After a steep rise in daily infection counts, Japan declared a second, albeit more limited, state of emergency at the beginning of January. Initially announced for one month, the edict was extended through early March partly in response to the appearance of new, more contagious variants of the coronavirus.

“Because of the emergency declaration, consumer spending, particularly on services, is going to fall” in the first three months of the year, said Akane Yamaguchi, an economist at the Daiwa Institute of Research.

But, she said, the damage will not be nearly as severe as last spring, when lockdowns destroyed demand for exports and Japan’s national emergency extended across the whole country.

In the longer term, as the world continues to grapple with the pandemic, there will likely be “repeated shocks on consumption” as case numbers rise and fall while exports will stay strong, said Devalier, of Bank of America.

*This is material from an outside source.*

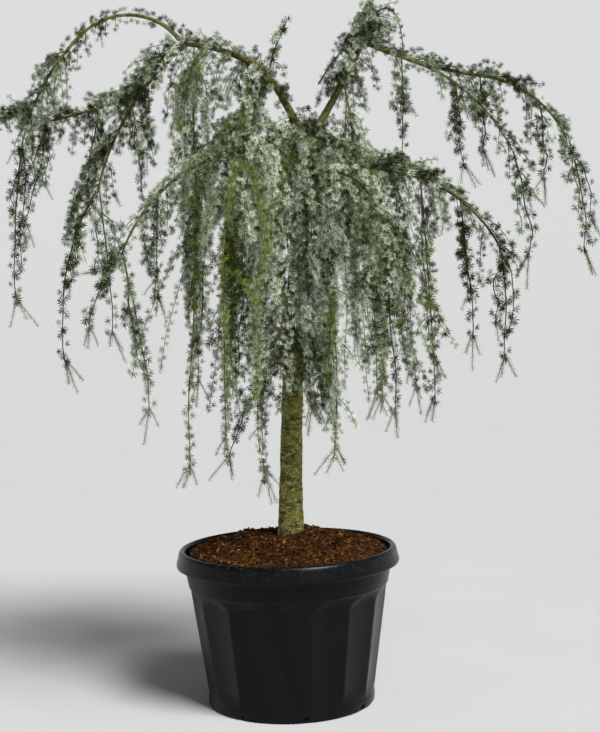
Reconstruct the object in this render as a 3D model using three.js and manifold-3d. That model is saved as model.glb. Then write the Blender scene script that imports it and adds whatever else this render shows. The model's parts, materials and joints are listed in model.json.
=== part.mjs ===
// A weeping blue cedar, grown as a standard in a round fluted nursery pot.
//
// Units are millimetres and +Z is up. The origin is the centre of the pot's flat underside, +X runs along
// the crown's wide side and -Y is its front.
//
// The tree is told as a set of courses. A course starts on its parent and runs for a length, while its
// climb (degrees above level) and its heading (degrees round the pot, 0 along +X, 90 along +Y) change
// evenly from one end to the other. The trunk and boughs are round tapering solids along their courses.
// The foliage hangs below them as uneven solids that are wide at the shoulder and narrow at the tip.

import * as THREE from 'three';
import { mergeVertices } from 'three/addons/utils/BufferGeometryUtils.js';
import Module from 'manifold-3d';

const wasm = await Module();
wasm.setup();

// ---- sizes -------------------------------------------------------------------------------------------

const FACE_GAP = 0.5; // clearance between neighbours that touch

const POT = {
  height: 555,
  footRadius: 299,
  footHeight: 32,
  baseRadius: 295,
  bodyTopRadius: 351,
  collarHeight: 410,
  collarRadius: 358,
  collarTopRadius: 371,
  lipHeight: 498,
  lipRadius: 401,
  lipTopRadius: 383,
  mouthRadius: 368,
  wall: 6,
  floor: 10,
  flutes: 16,
  fluteDepth: 8,
  facetsPerFlute: 3,
};

const COMPOST = { edgeHeight: 548, moundHeight: 606, roughness: 5 };

const TRUNK = {
  foot: new THREE.Vector3(12, 0, 520),
  length: 1452,
  climb: [88.8, 83.8],
  heading: [0, 0],
  thick: [87, 54],
  flare: 10,
  flareHeight: 90,
};

const LIMB_SIDES = 6;
const LIMB_RINGS = 6;
const TRUNK_SIDES = 12;
const TRUNK_RINGS = 9;
const MASS_SIDES = 7;
const MASS_RING_SHARES = [0.03, 0.18, 0.42, 0.68, 0.93];
const MASS_UNEVEN = 0.17;
const MASS_HOLD = 0.34; // share of its length for which a mass keeps its width, unless it states another
const SHOULDER_SHARE = 0.16;
const TIP_WIDTH = 0.28; // of the full width

// name: [parent, share of the parent's course], length, climb, heading, thickness at start and end
const BOUGHS = {
  left_leader: { from: ['trunk', 1], length: 322, climb: [75, 52], heading: [178, 176], thick: [40, 30] },
  left_leader_top: {
    from: ['left_leader', 1], length: 300, climb: [36, 4], heading: [176, 174], thick: [29, 22],
  },
  left_arch_crest: {
    from: ['left_leader_top', 1], length: 416, climb: [58, -38], heading: [174, 172], thick: [19, 15],
  },
  left_arch_fall: {
    from: ['left_arch_crest', 1], length: 440, climb: [-40, -74], heading: [172, 176], thick: [15, 11],
  },
  left_inner_bough: {
    from: ['left_leader_top', 1], length: 625, climb: [-40, -76], heading: [186, 196], thick: [20, 9],
  },
  left_low_bough: {
    from: ['left_inner_bough', 0.36], length: 390, climb: [-20, -6], heading: [168, 164], thick: [15, 10],
  },
  mid_left_bough: {
    from: ['trunk', 0.93], length: 370, climb: [34, -14], heading: [196, 200], thick: [26, 19],
  },
  mid_left_fall: {
    from: ['mid_left_bough', 1], length: 460, climb: [-24, -68], heading: [200, 204], thick: [18, 10],
  },
  right_leader: { from: ['trunk', 1], length: 432, climb: [58, 62], heading: [2, 0], thick: [34, 26] },
  right_arch_bough: {
    from: ['right_leader', 1], length: 487, climb: [-25, -7], heading: [2, 6], thick: [20, 15],
  },
  right_arch_fall: {
    from: ['right_arch_bough', 1], length: 360, climb: [-14, -66], heading: [6, 4], thick: [15, 10],
  },
  right_second_bough: {
    from: ['right_arch_bough', 0.37], length: 500, climb: [-22, -66], heading: [-12, -12], thick: [15, 9],
  },
  mid_right_bough: {
    from: ['trunk', 0.92], length: 440, climb: [18, -20], heading: [-22, -24], thick: [25, 18],
  },
  mid_right_fall: {
    from: ['mid_right_bough', 1], length: 370, climb: [-22, -62], heading: [-24, -20], thick: [17, 10],
  },
  front_left_bough: {
    from: ['trunk', 0.95], length: 690, climb: [36, -66], heading: [-112, -122], thick: [22, 9],
  },
  front_right_bough: {
    from: ['trunk', 0.88], length: 680, climb: [36, -64], heading: [-68, -58], thick: [22, 9],
  },
  back_left_bough: {
    from: ['trunk', 0.97], length: 900, climb: [54, -62], heading: [130, 118], thick: [26, 10],
  },
  back_right_bough: {
    from: ['trunk', 0.9], length: 900, climb: [56, -62], heading: [50, 62], thick: [26, 10],
  },
};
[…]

“I think it’s almost going to be a tale of two economies in 2021,” she said.

Further complicating the economic picture for 2021, Japan has been slow to start vaccinations.

On Sunday, the Pfizer shot became the first to receive approval from Japanese regulators. Frontline health care workers are expected to receive their first doses this week, but it will be months before the public is eligible.

The pandemic’s effects have been much less severe in Japan than in the West. Total deaths are under 7,000, and daily infection levels peaked in early January at around 8,000. But a robust vaccination program could give more people the confidence to return to shops and restaurants, said Nagahama, of Dai-Ichi Life Research.

To get the economy back on track in the long run, “increasing vaccination rates is the only option,” he said. “Without that, any monetary or fiscal measures you take are pointless.”